Our political discourse is civil war by other means—we sound as if we do not really want to continue to be members of one country. Well-meaning historians have mined the national past to show that “the soul of America” has triumphed over greater difficulties before and will again. Yet the Union’s survival has always been as much a matter of chance and contingency as flag-waving and will. At nearly every step it required morally indefensible compromises that only pushed problems farther into the future. There never was any guarantee that the country would survive, and there is none now, no matter how frantically we rap out those mystic chords of memory on keys weakened from overplaying.
The erratic, contingent creation of this country suggests its boundaries are not written in stone. “Everything is negotiable,” the current president likes to say. Many things are unimaginable until they become reality.
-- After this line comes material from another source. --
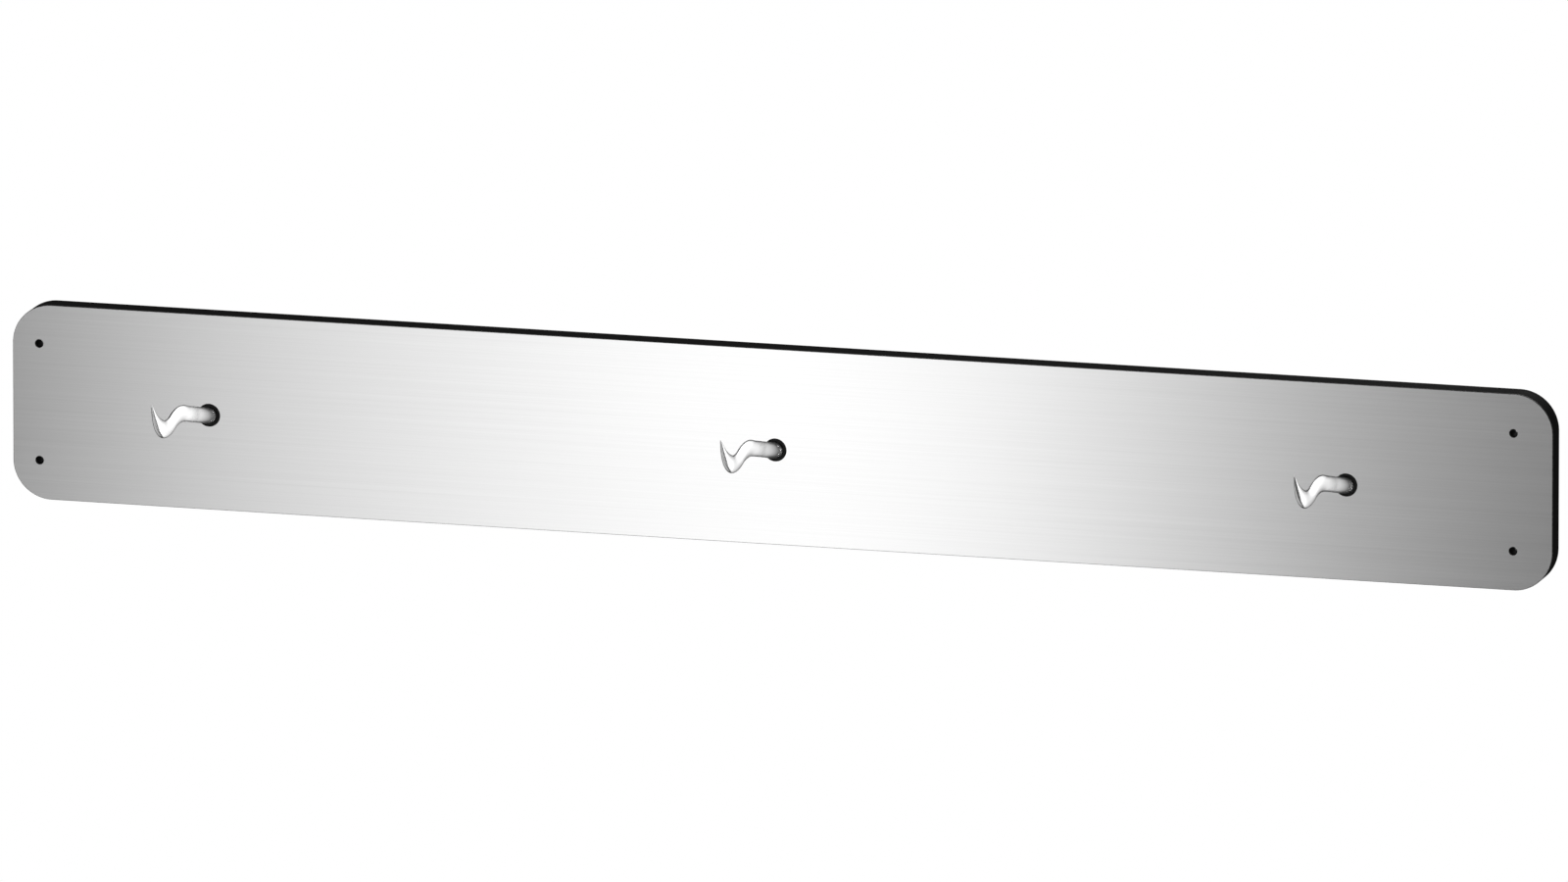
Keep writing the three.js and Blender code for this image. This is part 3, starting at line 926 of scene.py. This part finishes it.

In the years to come, the idea of pulling the plug on the whole experiment may appeal to some who never imagined themselves as secessionists, especially those who have long defended the exercise of federal power. Progressives may awaken from the century-long dream that a system designed by and for the rich can be wielded for noble ends. Maybe only shrinking the sphere whose extension James Madison defended as necessary for neutralizing movements for “an abolition of debts [and] an equal division of property” can reverse our steady march toward plutocracy. Alexander Hamilton acknowledged as much in 1804, days before his death, when he warned that disunion would make democracy “more concentrated in each part, and consequently the more virulent.” Now that so many of us have become devout Hamiltonians, maybe he ought to be taken at his word.